Bunlar anayasa ile olacak şeyler; bu toplum içerisinde yaşayacak herkesi öteki yapmayacak, bu ülkede özgür, güvenilir, adaletli, eşit bir şekilde yaşayacak, bu farklılıklara da alan yaratacak bir içerik olması lazım. Artık Andımız üzerinden konuşmamak lazım çünkü o bir siyasi sembol olduğu için konuşuyoruz. Ben, sen, o Kürt, Türk, Alevi kimsenin öteki olmadan yaşayabilmek ama maalesef polikacıların ortak özelliği bu. Kimlik üzerinden bir siyaset yaptıklarından insanları ben ve sen üzerinden ayırıp bunun üzerinden bir kutuplaşma yaratarak var oluyorlar. Andımız da şu andaki siyasi kutuplaşmanın bir boyutu, bir yansıması, ben öyle bakıyorum. Açıkçası bireyler, kişiler, politikacılar veya medya bu politik kutuplaşmadan çıkmak istiyorsa eğer bu tartışmaya girmeden ortak, birlikte yaşanacak bir toplum sözleşmesini yaratacak alan üzerinden konuşulması gerekiyor. Bir siyasi partinin bunu tekrar gündeme getirmesini şöyle okurum; şu anki politik konjonktürde benim ne işime yarıyor? Türkiye travma ile bol yaşayan bir ülke çünkü ülke kurulurken birileri ev sahibi birileri de üvey evlat diye kodlanmış ve yıllardır bu üvey evlatlar bu travmayı yaşıyor.
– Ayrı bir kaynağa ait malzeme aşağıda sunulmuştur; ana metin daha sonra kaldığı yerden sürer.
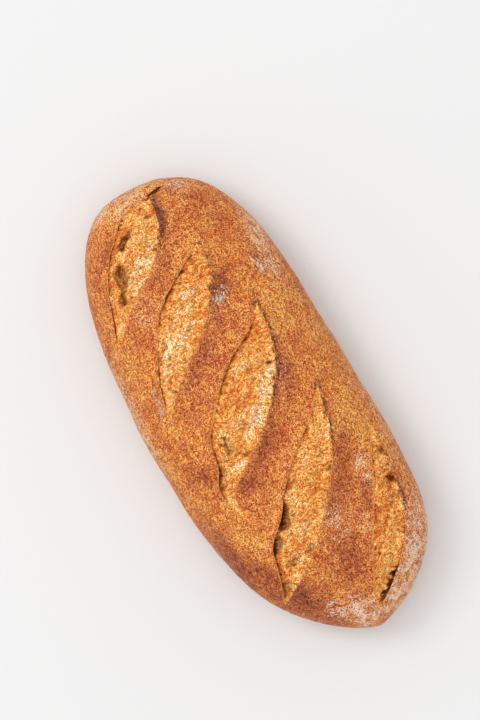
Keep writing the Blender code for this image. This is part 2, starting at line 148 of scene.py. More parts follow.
# The same on the crumb: where the oven toasted it, and where it stayed pale
TOASTS = [Patch(*row) for row in (
    (-128, -24, 40, 10, -50, 0.9), (-95, -34, 24, 8, -40, 0.5), (-8, -8, 42, 15, -50, 0.6),
    (4, -33, 26, 16, -40, 1.1), (26, -34, 16, 8, -40, 0.6), (-52, -28, 20, 10, -40, 0.35),
    (58, 6, 46, 10, -40, 0.35), (88, -22, 26, 14, -40, 0.25), (100, 34, 110, 30, -25, 0.6),
)]
PALES = [Patch(*row) for row in (
    (-117, -6, 38, 11, -45, 0.8), (-96, 8, 22, 10, -40, 0.5), (-66, -14, 34, 14, -50, 0.9),
    (-86, 2, 18, 12, -40, 0.6), (-12, 18, 44, 8, -45, 1.0), (10, -5, 34, 6, -52, 1.0),
    (-24, 4, 16, 8, -60, 0.8), (24, -26, 20, 6, -60, 0.7), (36, -37, 18, 4, -40, 0.7),
    (50, -40, 22, 7, 22, 0.8), (61, -17, 16, 6, -45, 0.9), (78, -34, 18, 8, -40, 0.7),
    (50, 2, 26, 8, -60, 0.5), (107, 36, 14, 8, -30, 0.6),
)]

# Folds torn in the crumb: an arc through three places in plan, in mm. The side on the left, looking along
# it, stands that many mm higher, is painted that dark with shade in its gap, and the gap has that half width,
# in mm.
Fold = namedtuple("Fold", "start middle end rise dark gap")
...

Ama şu anda geldiğimiz Türkiye’de yaşadığımız zorluk ortak bir toplum sözleşmesinin tam olarak herkesin içine sinen bir şey yaratılamamış ve toplumun asgari çoğunluğunu kapsayacak bir alan yok. Şu anki kutuplaşma da bu kimlik siyasetine alet oluyor. Ve bu alana girdiğimizde çok tehlikeli, toplumu parçalara ayıran ve rasyonel, gerçekçi düşünmeyi öteleyen bir alan. Şimdi siz andımız taraftarı mısın değil misin derken aslında şu tartışmayı yaratıyorsunuz; benden misin öteki taraftan masın? Bendensen iyisin, öteki isen kötüsün. Bu da bu toplumda var olan güven duygusunu, birlikte yaşayabilmeyi, geleceğe umutla bakabilmeyi bloke eden bir şey. Bu da toplum çatışmasını inanılmaz arttırıyor ve biliyorsunuz ki insanlar duyguları ile karar verirler; şu anki politikacıların yaptığı şey bu aslında insanları duygusal olarak çok fazla ajite edip kutuplaştırmak ve bunun üzerinden bir siyasi malzeme elde edebilmek. Bu tuzağa düşmemek lazım ama hepimiz birey olarak bir geçmişimiz, aidiyetimiz, kültürümüz olduğu için ister istemez bu kutuba giriyoruz. O yüzen andımızı böyle değerlendirmek lazım; andımız bizim ortak toplumsal birlikte yaşayıp öteki ile barış içinde yaşamamıza hizmet mi edecek yoksa şu anki politik konjonktürde bir malzeme mi olup iyi misin, kötü müsün yarılmasını engelliyecek mi buna bakmak lazım.